One major disclosure was that the Broadcasting Authority signed a contract with Huawei to handle ZImbabwe’s digital migration project.

This contract is valued at $155 million which is meant to cover the entire project cost. It was signed towards the end of February 2015 following a feasibility study carried out by the Chinese firm and a display of its aptitude in delivering a full digital solution for Zimbabwe. A huge consideration for this was the impending ITU deadline that BAZ felt would be difficult to meet.

This puts Huawei in the driver’s seat of two state projects; the national digital migration and the $200 million NetOne network expansion project. It’s also worth noting that NetOne received funds for this project from the Chinese government with conditions that placed the rollout in the hands of a Chinese firm.

NetOne has also played a part in this digital migration project, having paid $200 million dollars to ZBC for analogue frequency which it will be using for datacasting services.

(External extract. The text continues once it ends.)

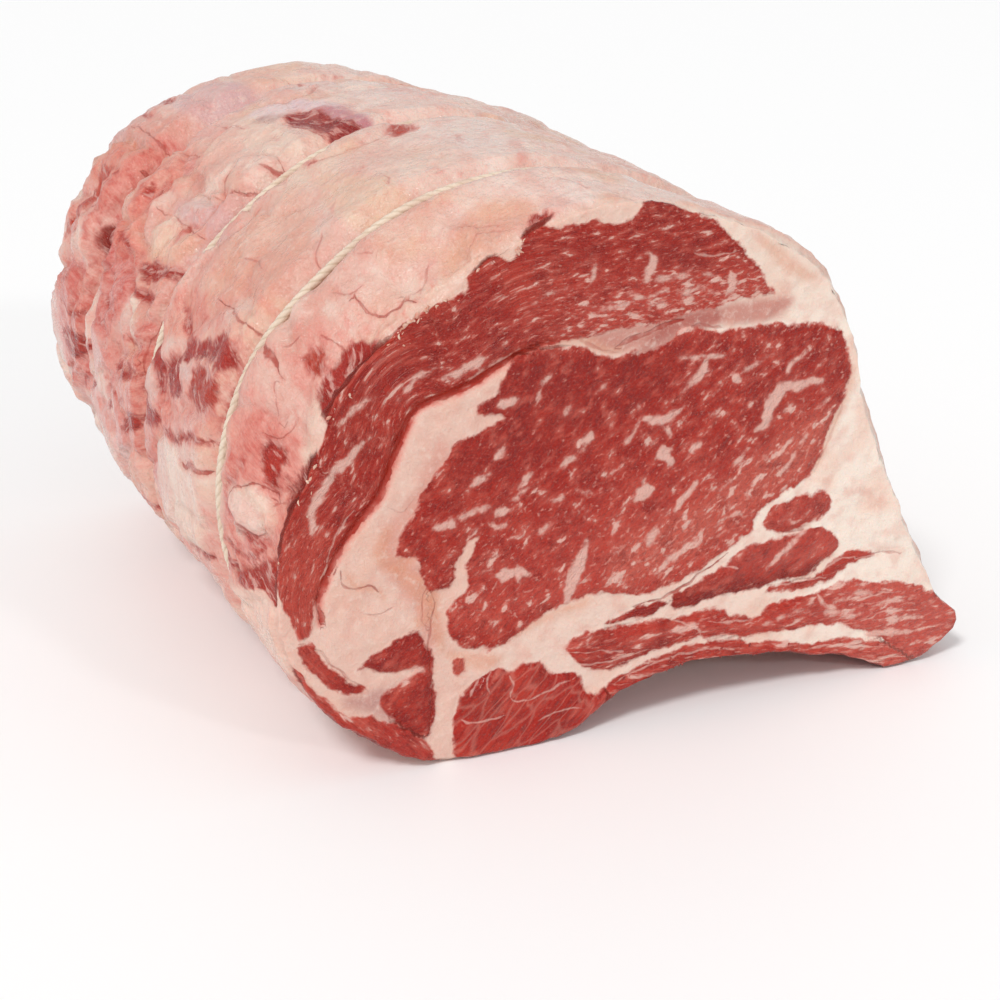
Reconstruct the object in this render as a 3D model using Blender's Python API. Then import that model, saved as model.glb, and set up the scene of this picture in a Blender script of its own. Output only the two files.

The NetOne network expansion project had a lot of ambitious VAS services lined up since it will focus largely on LTE. This is what probably explains the investment in frequency and the investment in a datacasting licence which, according to Muganyura, was only pursued by NetOne.

Huawei has cultivated a strong relationship with the Zimbabwean government and the firm has been given free reign because of an existing track record in other countries’ public sector projects. It remains to be seen though if it will be able to meet the digital migration deadline which has been a challenge for other African countries.